I still had a fear of flying but I had flown an aircraft with no-one else onboard – that was a really big step towards obtaining my Private Pilots Licence and that was my plan!
First Solo Tips.
I make the assumption that occasionally, student pilots might read these pages so I thought it might be useful to add a few tips that I’ve learn’t over the years.
if you’re in the process of learning to fly then the first solo can be a daunting task for some, as it clearly was for me. I’ve learnt a lot during my time as a pilot and I wish I knew way back then what I know now. Mental preparation for challenges like the first solo are just as important as the planning preparation you do before a flight. There are a few things you can do that will make the day enjoyable as opposed to just breathing that sigh of relief when you’re back on the ground.
- Be well rested – It’s highly likely that you will be anxious the night before your first solo but a good night’s sleep is essential. Being unable to sleep will increase anxiety and your performance will possibly be affected. Avoid caffeine or alcohol close to bed time. Exercise a few hours before you plan to sleep as this will also help to take your mind away from any negative thoughts.

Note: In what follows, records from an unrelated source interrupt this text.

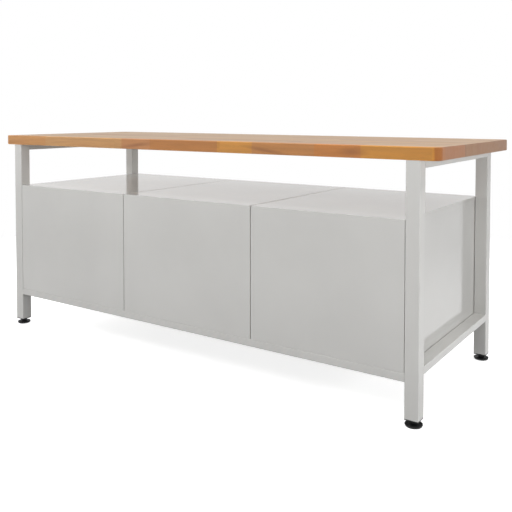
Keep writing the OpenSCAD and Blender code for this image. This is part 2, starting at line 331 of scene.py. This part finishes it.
def beech():
    """Oiled beech staves: a tone for each stave, growth rings through the solid, and fine grain."""
    g = Graph("beech_staves")
    low, high = (Vector(corner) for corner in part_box("worktop"))
    size = high - low
    place = g.place()
    x, y, z = g.split(place)
    rows = g.times(g.minus(y, low.y), STAVE_ROWS / size.y)
    row = g.math("FLOOR", rows)
    row_shift = g.times(g.random(g.join(row, *ROW_SEED))["Value"], ROW_SHIFT)
    stave = g.math("FLOOR", g.plus(g.over(x, STAVE_LENGTH), row_shift))
    chance = g.random(g.join(row, stave, STAVE_SEED))
    edge_stops = [((start - low.x) / size.x, tone) for start, tone in EDGE_STAVES]
    edge_colour = g.ramp(g.over(g.minus(x, low.x), size.x), edge_stops, "CONSTANT")
    last_row = STAVE_ROWS - 1
    at_edge = g.math("GREATER_THAN", row, last_row - 0.5)
    wood = g.mix(at_edge, g.ramp(chance["Value"], INNER_TONES), edge_colour)

    # Growth rings round a heart that lies off each stave, so faces show lines and ends show arcs
    heart = g.vector("SUBTRACT", chance["Color"], (0.5, 0.5, 0.5))
    shifted = g.vector("ADD", place, g.vector("MULTIPLY", heart, (HEART_SPREAD,) * 3))
    cross_cut = g.vector("MULTIPLY", shifted, (0.0, 1.0, 1.0))
    radius = g.vector("LENGTH", g.vector("SUBTRACT", cross_cut, (0.0, 0.0, low.z - HEART_DEPTH)))
    wander = g.grain(place, *WANDER)
    rings = g.math("SINE", g.times(g.plus(radius, g.times(wander, RING_WANDER)), RING_DENSITY))
    streaks = g.grain(shifted, *STREAKS)
    shade = g.times(g.scale_range(rings, *RING_SHADE), g.scale_range(streaks, *STREAK_SHADE))
    shade = g.times(shade, g.scale_range(g.grain(place, *FLECKS), *FLECK_SHADE))
    wood = g.mix(1.0, wood, g.join(shade, shade, shade), "MULTIPLY")
    heartwood = g.scale_range(g.grain(shifted, *HEARTWOOD), *HEARTWOOD_AMOUNT)
    wood = g.mix(heartwood, wood, HEARTWOOD_TONE)

    # Dark figures, in the back edge alone
    flow = g.times(g.minus(wander, 0.5), FIGURE_FLOW)
    for at_x, level, half_length, half_height, slant in FIGURES:
        run = g.minus(x, at_x)
        rise = g.minus(g.minus(z, low.z + level * size.z), g.times(run, slant))
        away = g.join(g.over(run, half_length), g.over(g.plus(rise, flow), half_height), 0.0)
        amount = g.scale_range(g.vector("LENGTH", away), *FIGURE_AMOUNT)
        wood = g.mix(g.times(amount, at_edge), wood, FIGURE_TONE)

    # End grain drinks more oil, so the two ends are darker
    facing = g.math("ABSOLUTE", g.split(g.add("ShaderNodeNewGeometry").outputs["Normal"])[0])
    end_tone = g.mix(g.math("GREATER_THAN", y, END_JOINT), *END_TONES)
    end_line = g.scale_range(g.math("ABSOLUTE", g.minus(y, END_JOINT)), *END_LINE_AMOUNT)
    end_tone = g.mix(end_line, end_tone, END_LINE_TONE)
    wood = g.mix(g.scale_range(facing, *END_FACING), wood, g.mix(END_OIL, wood, end_tone))

    off_middle = g.math("ABSOLUTE", g.minus(g.math("FRACT", rows), 0.5))
    relief = g.plus(g.times(rings, RING_RELIEF), g.times(streaks, STREAK_RELIEF))
    return g.surface(
        Base_Color=g.mix(g.scale_range(off_middle, *JOINT_AMOUNT), wood, JOINT_TONE),
        Roughness=g.scale_range(streaks, *STREAK_ROUGHNESS),
        Normal=g.bump(relief, RELIEF_STRENGTH, RELIEF_HEIGHT),
        IOR=1.47,
        Specular_IOR_Level=0.5,
    )


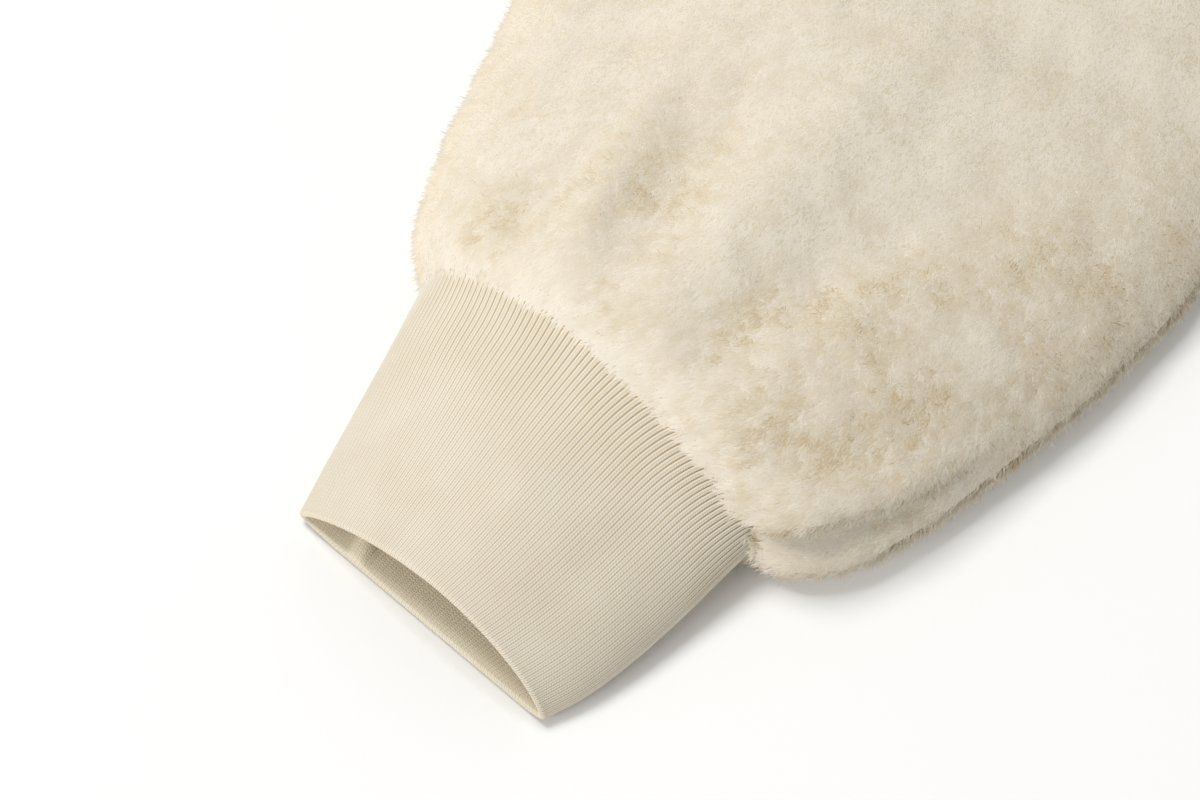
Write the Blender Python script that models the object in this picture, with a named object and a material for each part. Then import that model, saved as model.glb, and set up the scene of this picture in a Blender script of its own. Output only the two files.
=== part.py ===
"""A plush pullover laid flat on the floor, front up, with a rib-knit neckband, cuffs and hem band.

The plush is a long-pile shearling knit, so its walls are as thick as the pile is deep.
The frame's origin is on the floor under the middle of the garment, +Y points to the neck,
and the wearer's right sleeve lies on the -X side.
"""

import math
from collections import namedtuple

import bmesh
import bpy
from mathutils import Vector

# Sizes below are in millimetres, and every point is turned to metres where it is placed.
MM = 0.001

# Cloth
SEAM_GAP = 0.5
NECK_GAP = 0.7
PANEL_THICK = 7.8
PLUSH_WALL = 8.0
CUFF_WALL = 2.4
BAND_WALL = 3.4
RIB_RELIEF = 0.25
CUFF_RIBS = 72
BAND_RIB_PITCH = 1.8
RIB_SAMPLES = 600
SMALL_TURN = 0.0005

# Body panels, in plan
SHOULDER_X = 290.0
SHOULDER_Y = 242.5
NECK_POINT_X = 95.0
NECK_POINT_Y = 317.5
FRONT_NECK_DROP = 95.0
BACK_NECK_DROP = 20.0
UNDERARM_X = 305.0
UNDERARM_Y = -27.5
HEM_SEAM_X = 272.0
HEM_SEAM_Y = -272.5
HEM_FOLD_X = 262.0
HEM_FOLD_Y = -337.5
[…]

If you don’t fall to sleep within half an hour or so, get up for a short while, take a bath, or listen to a little music then try again.
- Have confidence in your ability – You’re about to fly the aircraft solo because your instructor feels you are ready – he has no desire to send you up on your own if you haven’t developed the necessary skill. Trust his judgement.
- Tell yourself it’s just another circuit flight – The aeroplane doesn’t know it’s your first solo; it doesn’t know you’re on your own. It will fly just like it did with your instructor onboard (in fact it will perform a little better being lighter).
- Put into practice what you’ve learnt – Plan this flight just like your other sessions. You don’t need to do anything different because you’re on your own. Use the checklists and fly the aircaft exactly as you do with your instructor and this flight will go exactly as planned.
- Plan for a go-around – if you’re aware of other traffic in the circuit and keep your aeroplane nicely spaced, then a go-around is unlikely but always be ready to execute a go-around if something doesn’t go right, if you end up high or too close to another aircraft for instance. If you have briefed yourself on the procedure then it won’t surprise you should you have to execute one at the last minute. Remember, you’ve practiced go-arounds and your instructor has confidence in you.
- Don’t feel pressured to fly – If something doesn’t feel right on the day. For instance, if you didn’t sleep as well as you’d liked, you’re not totally happy with the weather or something is just niggling you, tell your instructor – he will most likely turn the flight into a little more circuit consolidation. You can always re-book.
- Enjoy yourself – You’re about to join an elite group of people – you’re going to fly an aeroplane solo, and you’re one step closer to having that licence in your hand.